NP: Our main objective is for people to have fun. That’s all anyone has to worry about when they come to one of our performances. Guests have their own choice on how much they want to participate in the actual workshops. This is an interactive experience, but if they just want to sit back and be a voyeur, and just kind of take in all the information, that’s fine. We also have an option for people to come up and practice some spanking techniques, or practice tying someone up, that sort of thing. So it’s really up to the attendees as to what they want to experience.

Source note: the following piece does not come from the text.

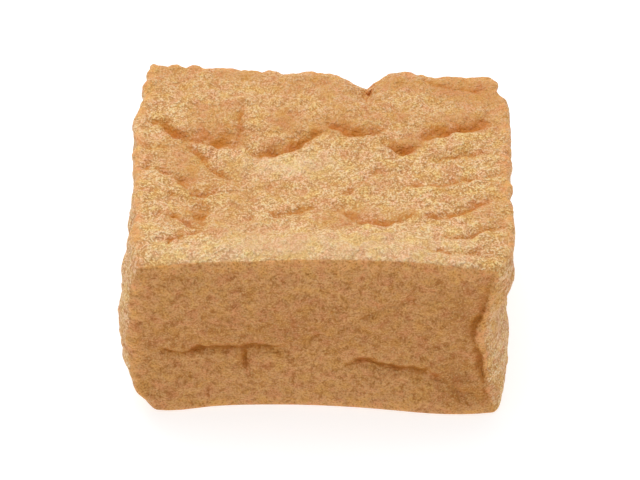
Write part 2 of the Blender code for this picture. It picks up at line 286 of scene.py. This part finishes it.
# Where the skin is toasted more than elsewhere, or less where the height is negative
TOP_TOASTED = (
    Swell((0, 32), (60, 14), 0.45),
    Swell((35, 27), (8, 6), 1.5),
    Swell((17, 28.3), (4, 2.5), 0.8),
    Swell((28, 14.2), (7, 2.4), 0.6),
    Swell((-37, 31), (6, 5), 0.5),
    Swell((-7, 14), (4, 4.5), 1.0),
    Swell((-22.5, 10.5), (7, 3), 0.8),
    Swell((-20, 18), (3.5, 3), 0.6),
    Swell((13, -5), (4, 2.5), 0.5),
    Swell((-10, -6), (4, 2.5), 0.5),
    Swell((2.6, 13.0), (4, 3.4), 1.2),
    Swell((-8.5, 5.6), (4.5, 2.2), 0.9),
    Swell((17.0, 17.0), (3.2, 2.6), 0.9),
    Swell((18, 7), (4, 2), 0.8),
    Swell((10, 12.4), (4, 2), 0.8),
    Swell((30, 16.5), (6, 2.4), 0.8),
    Swell((6, 3.5), (3, 2.5), 0.5),
    Swell((1.8, 23.5), (3, 2.5), 0.5),
    Swell((-6.7, 25), (3, 2.5), 0.5),
    Swell((-21.6, 31), (4, 3), 0.5),
    Swell((-28, -24.5), (5, 2.5), 0.6),
    Swell((17.8, -15.6), (4, 2.5), 0.6),
    Swell((9.3, -15.0), (4, 2.5), 0.5),
    Swell((-16.8, 8.2), (2.2, 2.6), 0.8),
    Swell((20, 9), (2.6, 2.4), 0.6),
    Swell((-28, -15.5), (4, 3), 0.6),
    Swell((0, 28.5), (7, 3), 0.5),
    Swell((-28, -3.5), (4, 4), 0.7),
    Swell((39, -29), (4, 5), 0.7),
    Swell((-40, -30), (3, 5), 0.6),
    Swell((-27, 16), (3, 3), 0.5),
    Swell((-30, 0), (5, 5), 0.5),
    Swell((4.6, -19), (5, 3.5), 0.9),
    Swell((-6, 0.5), (11, 4), -0.9),
    Swell((0, -30), (60, 7), -0.7),
)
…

At the end of they day, we just want people to have a good time and walk away feeling like they had fun and experienced something different.
You use the term BDSM, but bondage and sadomasochism are two different things, though sometimes they can be the same thing. Some people just like to be tied up, some people love pain. But isn’t most of this just about a power exchange?
MR: It’s not always about a power exchange. There are different forms of play. People can be a bottom, but they’re not necessarily always submissive. They just like to be on the receiving end, or maybe they just like bondage and like the feel of being restricted. But, they’re not about submitting. Maybe for them, bondage feels like a really nice hug, and they’re in their own headspace with that, enjoying that moment, and the top is doing that for them. I put these ropes on you because I don’t want you to move. That’s different, that’s the power exchange. It doesn’t always have to be like that. When there’s an element of power exchange, I consider it more of an energy exchange than anything else.
So it’s this Thursday, at the Museum of Sex. What time is it?
NP: It starts at seven and will run till around nine.
Do you usually do after parties?
NP: We will be gathering at the Ace Hotel for drinks and cocktails if people want to ask us questions for one-on-one.
How many doms will be there?
MR: It’s actually just Dollz, all types of women, not just dominatrixes. There will be about six Dollz and maybe about three little toy boys running around.
Maybe four, I’m getting kind of excited.